▸ Short exercise
Retype everything from the line that contains "bore_radius = (HOOK_WIRE_R" down to the line that contains "obj.matrix_parent_inverse = Matrix.Identity(4)", inclusive, without altering or adding anything.
-- BEGIN Dataset entries --
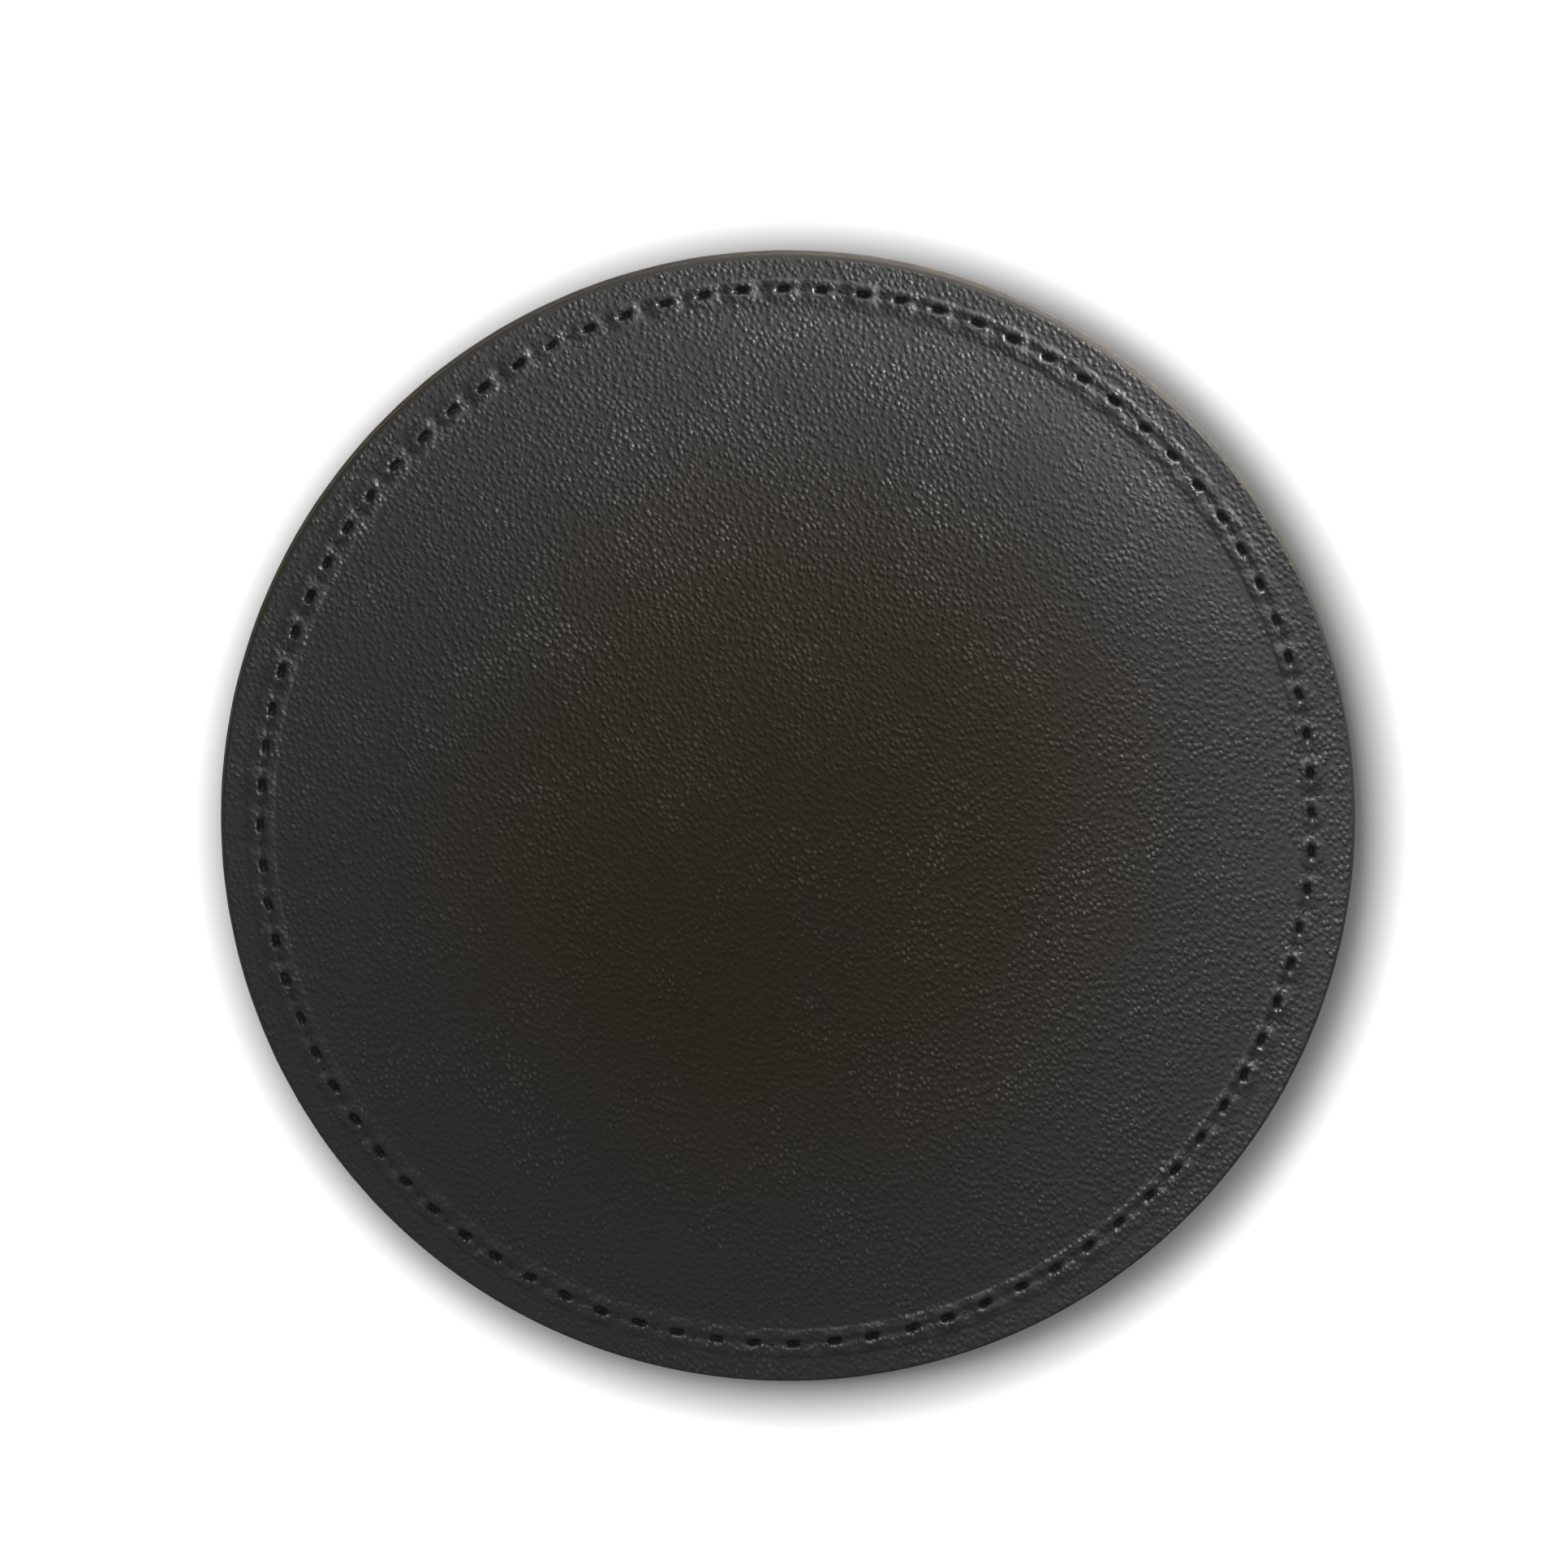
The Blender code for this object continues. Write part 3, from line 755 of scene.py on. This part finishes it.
def seam_wander(angle):
    """The sewn line was marked by hand, so it wanders a little from a true circle."""
    once = -0.12 * np.cos(angle) + 0.14 * np.sin(angle)
    twice = -0.16 * np.cos(2 * angle) + 0.09 * np.sin(2 * angle)
    return (once + twice) * MM


def crown(radius):
    """Height of the lid's face above its sewn margin."""
    share = min(radius / CROWN_EDGE, 1.0)
    return (LID_FACE - LID_MARGIN) * (1 - share**CROWN_POWER)


def crowned(start, end, step, level):
    """Points of the crown from one radius to another, above this level."""
    return [(r, level + crown(r)) for r, _ in spread((start, 0), (end, 0), step)]


def stitch_lid(name, height, facing, node):
    """One side of the lid's sewing."""
    ring = (LID_SEAM_RADIUS, height, facing, LID_STITCHES, "lid", node)
    stitch_ring(name, *ring, LID_HOLE_ANGLE, seam_wander)


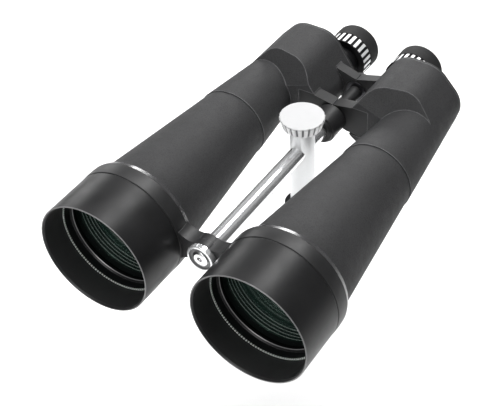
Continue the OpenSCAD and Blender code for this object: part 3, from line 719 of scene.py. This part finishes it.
def add_camera():
    data = bpy.data.cameras.new("camera")
    data.lens = CAMERA_LENS
    data.sensor_width = 36.0
    data.shift_x, data.shift_y = CAMERA_SHIFT
    data.clip_start, data.clip_end = 0.05, 20.0
    camera = bpy.data.objects.new("camera", data)
    bpy.context.scene.collection.objects.link(camera)
    right = Vector((cos(CAMERA_AZIMUTH), sin(CAMERA_AZIMUTH), 0))
    back = Vector((sin(CAMERA_AZIMUTH) * cos(CAMERA_ELEVATION),
                   -cos(CAMERA_AZIMUTH) * cos(CAMERA_ELEVATION), sin(CAMERA_ELEVATION)))
    up = back.cross(right)
    x_axis = right * cos(CAMERA_ROLL) - up * sin(CAMERA_ROLL)
    y_axis = right * sin(CAMERA_ROLL) + up * cos(CAMERA_ROLL)
    turned = Matrix((x_axis, y_axis, back)).transposed().to_4x4()
    camera.matrix_world = Matrix.Translation(CAMERA_AT) @ turned
    bpy.context.scene.camera = camera


def softbox(name, towards, distance, size, power, spread=180):
    """An area light in the direction towards, as seen from the middle of the object, facing it."""
    middle = (cad_box[0] + cad_box[1]) / 2
    data = bpy.data.lights.new(name, "AREA")
    data.shape = "RECTANGLE"
    data.size, data.size_y = size
    data.energy = power
    data.spread = radians(spread)
    light = bpy.data.objects.new(name, data)
    bpy.context.scene.collection.objects.link(light)
    direction = Vector(towards).normalized()
    light.location = middle + direction * distance
    light.rotation_mode = "QUATERNION"
    light.rotation_quaternion = direction.to_track_quat("Z", "Y")
    return light


def add_floor():
    s = Shader("floor_paper")
    tone = s.blend(s.noise(0.6, 2), (0.88, 0.88, 0.88), (0.92, 0.92, 0.92))
    paper = s.finish(Base_Color=tone, Roughness=0.9, Specular_IOR_Level=0.1,
                     Normal=s.bump(s.noise(2 * MM, 2), 0.02 * MM, 0.3))
    half = 6.0
    corners = [(-half, -half, FLOOR_Z), (half, -half, FLOOR_Z), (half, half, FLOOR_Z), (-half, half, FLOOR_Z)]
    floor = mesh_object("floor", corners, [(0, 1, 2, 3)], [paper])


def add_world():
    world = bpy.data.worlds.new("studio")
    bpy.context.scene.world = world
    world.use_nodes = True
    background = world.node_tree.nodes["Background"]
    background.inputs["Color"].default_value = (1, 1, 1, 1)
    background.inputs["Strength"].default_value = 0.26


add_camera()
add_world()
add_floor()
softbox("overhead", (0.05, 0.57, 0.82), 1.7, (0.6, 0.5), 13)
softbox("left_strip", (-0.85, 0.45, 0.25), 1.6, (0.4, 0.8), 4)
softbox("back_rim", (-0.42, 0.88, 0.22), 1.6, (0.6, 0.3), 9)
softbox("front_fill", (0.0, -0.9, 0.36), 1.8, (0.7, 0.5), 22)
softbox("ceiling", (-0.05, 0.12, 1.0), 1.9, (1.6, 1.6), 13, spread=75)
bpy.context.scene.view_settings.view_transform = "Standard"
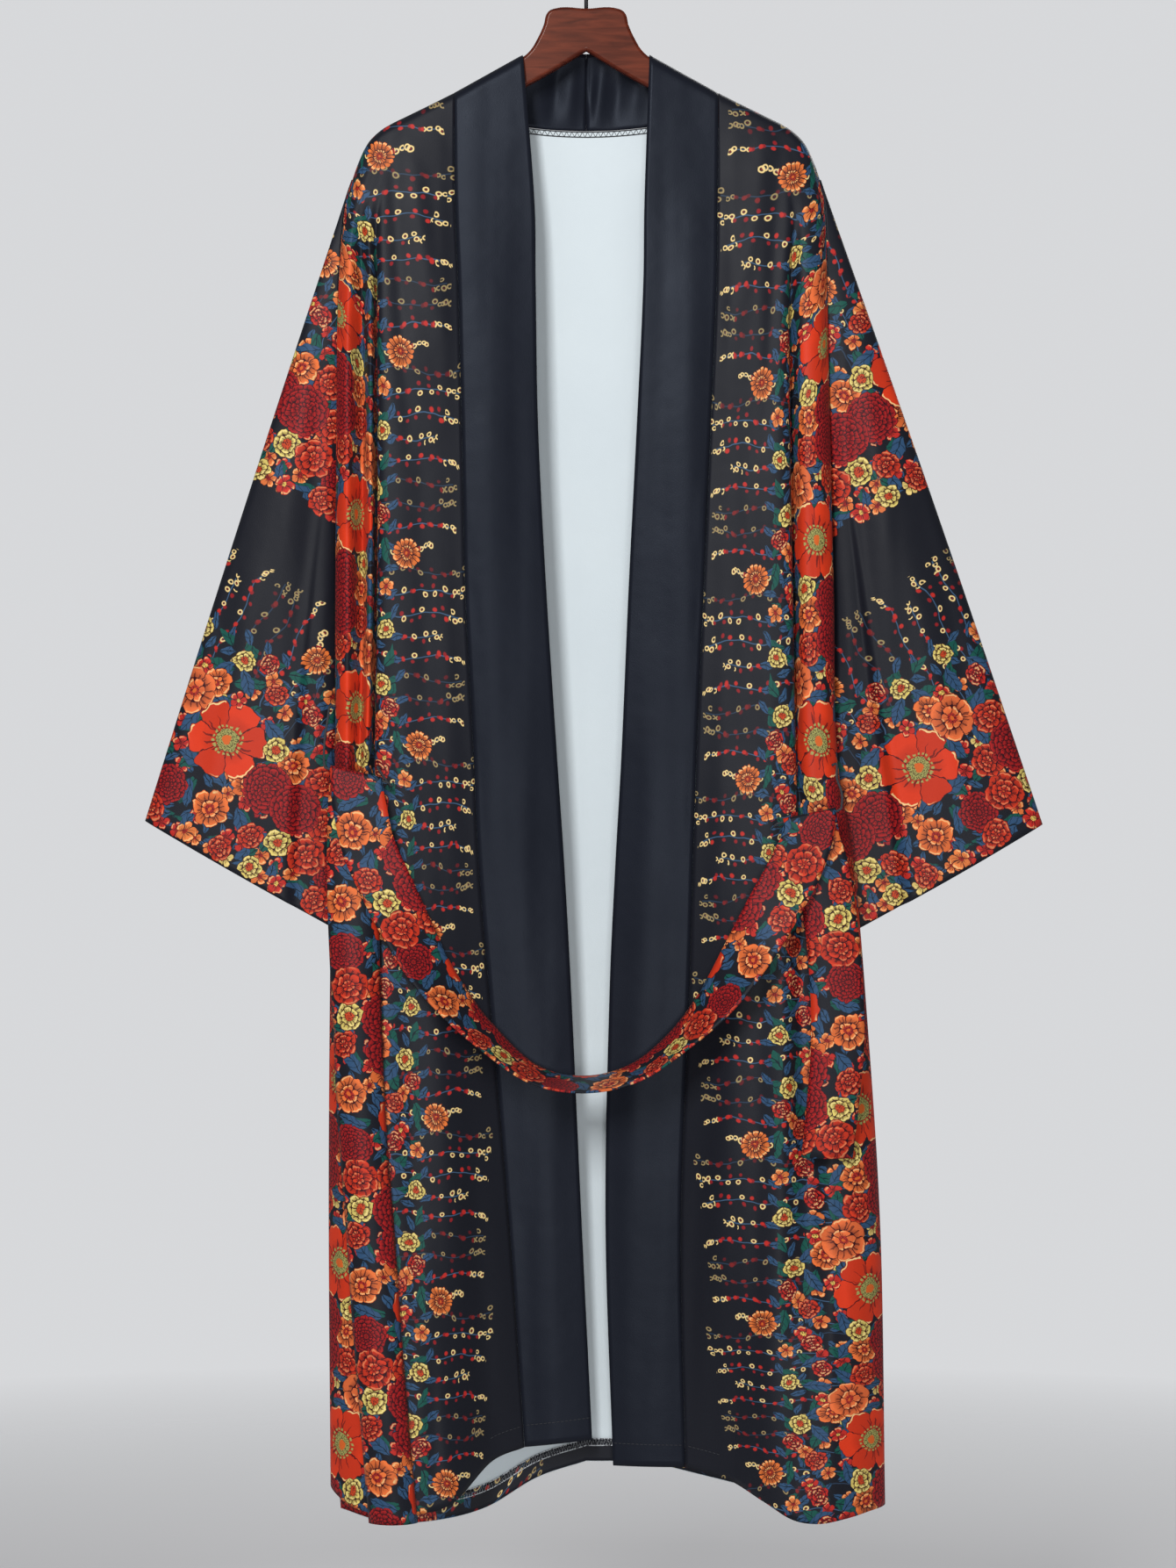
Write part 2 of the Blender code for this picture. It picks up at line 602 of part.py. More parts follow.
def wood(into, cutters):
    """Make the hanger's wooden body, with a bore for the hook's shank."""
    arm = [(x, shoulder_z(x) - WOOD_BELOW_CLOTH) for x in WOOD_ARM_X]
    right = [*WOOD_BLOCK, *arm, *WOOD_ARM_UNDER]
    left = [(-x, z) for x, z in reversed(right[1:-1])]
    outline = bpy.data.curves.new("hanger outline", "CURVE")
    outline.dimensions = "2D"
    outline.fill_mode = "BOTH"
    outline.extrude = (WOOD_DEPTH / 2 - WOOD_EDGE_R) * MM
    outline.bevel_depth = WOOD_EDGE_R * MM
    outline.bevel_resolution = 1
    outline.offset = -WOOD_EDGE_R * MM
    outline.resolution_u = 2
    line = outline.splines.new("BEZIER")
    knots = [*right, *left]
    line.bezier_points.add(len(knots) - 1)
    for knot, (x, z) in zip(line.bezier_points, knots):
        knot.co = (x * MM, z * MM, 0)
        sharp = x == 0
        knot.handle_left_type = knot.handle_right_type = "VECTOR" if sharp else "AUTO"
    line.use_cyclic_u = True
    drawn = bpy.data.objects.new("hanger outline", outline)
    drawn.rotation_euler = (math.radians(90), 0, 0)
    cutters.objects.link(drawn)
    bpy.context.view_layer.update()
    solid = bpy.data.meshes.new_from_object(drawn.evaluated_get(bpy.context.evaluated_depsgraph_get()))
    form = bmesh.new()
    form.from_mesh(solid)
    bmesh.ops.remove_doubles(form, verts=form.verts, dist=0.01 * MM)
    form.to_mesh(solid)
    form.free()
    made = bpy.data.objects.new("hanger_wood", solid)
    made.matrix_world = drawn.matrix_world
    bpy.data.objects.remove(drawn)
    solid.materials.clear()
    solid.materials.append(material("red_brown_wood"))
    into.objects.link(made)
    drill = bmesh.new()
    bore_radius = (HOOK_WIRE_R + GAP + 0.1) * MM
    bmesh.ops.create_cone(drill, cap_ends=True, segments=16, radius1=bore_radius, radius2=bore_radius,
                          depth=2 * SHANK_DEPTH * MM)
    bore = bpy.data.meshes.new("shank bore")
    drill.to_mesh(bore)
    drill.free()
    cutter = bpy.data.objects.new("shank bore", bore)
    cutter.location = (0, 0, WOOD_TOP_Z * MM)
    cutter.hide_render = True
    cutter.display_type = "WIRE"
    cutters.objects.link(cutter)
    drilled = made.modifiers.new("shank bore", "BOOLEAN")
    drilled.operation = "DIFFERENCE"
    drilled.object = cutter


def main():
    clear_scene()
    coat = collection("kimono coat on a hanger")
    cutters = collection("cutters")
    wood(coat, cutters)
    hook(coat)
    bands(coat)
    fronts(coat)
    back(coat)
    sleeves(coat)
    belt(coat)


main()
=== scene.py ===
# %% [markdown]
# # A printed kimono coat on a hanger
#
# The coat is cut from a thin satin that is printed on one side and pale on the other. It hangs nearly
# flat from a lacquered wooden hanger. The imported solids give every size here, so this script loads them
# first and dresses them: each cloth piece is laid again on its solid's own form, with finer folds.

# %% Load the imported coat
import math
from collections import namedtuple
from functools import lru_cache

import bmesh
import bpy
from mathutils import Matrix, Vector


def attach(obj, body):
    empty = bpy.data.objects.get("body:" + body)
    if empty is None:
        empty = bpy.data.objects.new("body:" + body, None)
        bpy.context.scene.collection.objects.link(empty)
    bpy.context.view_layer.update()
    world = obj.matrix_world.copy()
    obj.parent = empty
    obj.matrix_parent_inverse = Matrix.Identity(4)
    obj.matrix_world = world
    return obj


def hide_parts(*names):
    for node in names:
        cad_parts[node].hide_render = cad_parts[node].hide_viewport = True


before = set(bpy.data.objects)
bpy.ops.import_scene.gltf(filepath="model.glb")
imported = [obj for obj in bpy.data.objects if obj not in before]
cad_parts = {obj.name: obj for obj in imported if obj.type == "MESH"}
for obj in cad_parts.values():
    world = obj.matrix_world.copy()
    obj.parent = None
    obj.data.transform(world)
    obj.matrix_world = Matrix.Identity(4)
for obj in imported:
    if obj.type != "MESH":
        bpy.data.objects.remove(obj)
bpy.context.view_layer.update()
print("solids:", sorted(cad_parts))

MM = 0.001


def placed(name, data):
    """Return a new object with this data, linked into the scene."""
    made = bpy.data.objects.new(name, data)
    bpy.context.scene.collection.objects.link(made)
    return made


def eased(share):
    """Return a share from 0 to 1 with a soft start and a soft end."""
    return share * share * (3 - 2 * share)


# %% [markdown]
# Nothing here uses lists of vertices. A piece of cloth is a grid, and a grid needs only a rule that says
# where each of its points goes. The rules below take a few measured stations and run a smooth curve
# through them, the way a cutter bends a spline through marks on a pattern.

# %% Smooth curves through measured stations
def through(knots, points, at):
    """Return the smooth curve through points at rising knots, as Hermite spans with averaged slopes."""
    at = min(max(at, knots[0]), knots[-1])
    span = 0
    while span < len(knots) - 2 and at > knots[span + 1]:
        span += 1

    def slope(i):
        low, high = max(i - 1, 0), min(i + 1, len(knots) - 1)
        return (points[high] - points[low]) / (knots[high] - knots[low])

    width = knots[span + 1] - knots[span]
    t = (at - knots[span]) / width
    start, end = points[span], points[span + 1]
    rise, fall = slope(span) * width, slope(span + 1) * width
    return (start * (2 * t**3 - 3 * t**2 + 1) + rise * (t**3 - 2 * t**2 + t)
            + end * (3 * t**2 - 2 * t**3) + fall * (t**3 - t**2))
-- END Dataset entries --
▸ Exercise solution
    bore_radius = (HOOK_WIRE_R + GAP + 0.1) * MM
    bmesh.ops.create_cone(drill, cap_ends=True, segments=16, radius1=bore_radius, radius2=bore_radius,
                          depth=2 * SHANK_DEPTH * MM)
    bore = bpy.data.meshes.new("shank bore")
    drill.to_mesh(bore)
    drill.free()
    cutter = bpy.data.objects.new("shank bore", bore)
    cutter.location = (0, 0, WOOD_TOP_Z * MM)
    cutter.hide_render = True
    cutter.display_type = "WIRE"
    cutters.objects.link(cutter)
    drilled = made.modifiers.new("shank bore", "BOOLEAN")
    drilled.operation = "DIFFERENCE"
    drilled.object = cutter


def main():
    clear_scene()
    coat = collection("kimono coat on a hanger")
    cutters = collection("cutters")
    wood(coat, cutters)
    hook(coat)
    bands(coat)
    fronts(coat)
    back(coat)
    sleeves(coat)
    belt(coat)


main()
=== scene.py ===
# %% [markdown]
# # A printed kimono coat on a hanger
#
# The coat is cut from a thin satin that is printed on one side and pale on the other. It hangs nearly
# flat from a lacquered wooden hanger. The imported solids give every size here, so this script loads them
# first and dresses them: each cloth piece is laid again on its solid's own form, with finer folds.

# %% Load the imported coat
import math
from collections import namedtuple
from functools import lru_cache

import bmesh
import bpy
from mathutils import Matrix, Vector


def attach(obj, body):
    empty = bpy.data.objects.get("body:" + body)
    if empty is None:
        empty = bpy.data.objects.new("body:" + body, None)
        bpy.context.scene.collection.objects.link(empty)
    bpy.context.view_layer.update()
    world = obj.matrix_world.copy()
    obj.parent = empty
    obj.matrix_parent_inverse = Matrix.Identity(4)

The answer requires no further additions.